In his book The Biggest Secret, which was published many years ago, Mr Icke has pointed the finger at all manner of the rich and famous, the high and mighty. To take just three examples, he refers to a certain Mr Bush as a child rapist and murderer. Because they are now both dead they cannot be libelled, so it is safe to repeat the claim that both Gerald Ford and Ronald Reagan raped and tortured a young girl while they were serving as President of the United States. The first question any rational person will ask when presented with these sort of extreme allegations is who says so? And Mr Icke's ludicrous claims fall at the very first hurdle. The source he uses for these allegations - the one source - is a woman named Cathy O’Brien. You can find this woman's ravings all over YouTube, ravings being the operative word. If you can stand this sort of drivel, there is a long video of O'Brien speaking here prefixed by her mentor, the unfortunately named Mark Phillips.
Because she is probably delusional instead of (or perhaps in addition to) being a grotesque liar, she has taken in some very influential, well funded, and extremely gullible people. It is important to understand that the gullible come from all backgrounds, including PhDs, men and women of enormous erudition and learning, who will believe absolutely anything of the government - British, American or other - absolutely anything of the rich, powerful or simply famous, yet are totally incapable of grasping the simple and demonstrable fact that the world is full of weirdos, charlatans, fantasists and just plain liars, and that these people can be and often do sound extremely convincing.
Cathy O'Brien is far from the only person peddling this sort of nonsense, nor is this anything new. Way back in 1989, a young woman appeared on an Oprah Winfrey talk show to recount the abuse she had suffered at the hands of her kin, including witnessing the murders of babies. In the UK there have been many such cases, the most persistent appears to be that of Hollie Greig and her mother, a folie à deux that has been swallowed by a number of people, including David Icke.
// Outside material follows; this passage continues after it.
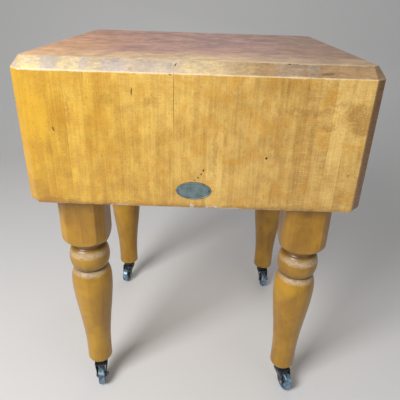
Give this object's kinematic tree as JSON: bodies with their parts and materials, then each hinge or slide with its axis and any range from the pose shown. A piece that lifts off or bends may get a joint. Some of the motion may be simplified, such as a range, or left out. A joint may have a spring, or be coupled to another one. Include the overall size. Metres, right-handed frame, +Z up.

This is without mentioning alien abductions, which some claim are more to do with mind control by mysterious government agencies. Students of history may see a parallel with witchcraft hysteria, but fortunately there is a significant difference between then and now; at that time, witches were sought out by agents of the state, including in at least one instance by the king himself. We are fortunate indeed that in this day and age, that for the most part, people in high places don't give this sort of thing any consideration, because there is absolutely no reasoning with the true believers, if no evidence is found in a particular case it is only because the conspirators are so powerful and all-pervasive that they have managed to destroy it, and the conspiracy grows even wider. Having said that, there have been a number of terrible cases such as the McMartin preschool affair and the Little Rascals case that led to years of state persecution of totally innocent people.
Returning to Mr Icke though, let us imagine that he were served with a libel writ by someone whom he has libelled grossly. Would he be able to defend it? An action for defamation - libel or slander - begins usually with a pre-action letter. After that comes the actual writ. Then, for Mr Icke, comes the tricky part, the defence, which must be particularised. This would include, of necessity, the name(s) of victim(s), and the place(s) the abuse or murder(s) took place.
Having sufficiently particularised his defence, he would have to at some point find witnesses to fact. Where would he find a credible witness to testify to an act of rape or worse by a serving President of the United States, or an adviser to the Thatcher Government?
Rumours and nonsense didn't start with the advent of the Internet; for centuries there have been all manner of popular conspiracy theories and nonsense floating around society. Where these name individuals, they would but seldom find their way into the mainstream media; the big exception to this is the misnamed 9/11 Truth Movement, which is of course very much a child of the Internet age.
Max Mosley has called this sort of nonsense the cyber equivalent of pub banter. While much of it is either harmless or conspiracy driven, some of it is just pure malice, and that malice can be directed at anyone, including ordinary people - alive or dead - some lowlife Internet troll decides to attach himself to.
In this case though, the trolls have directed their malice against the wrong person, and have paid the price. Mr Icke can continue to rant and rave, and probably will, but no one who matters is listening, including Lord McAlpine.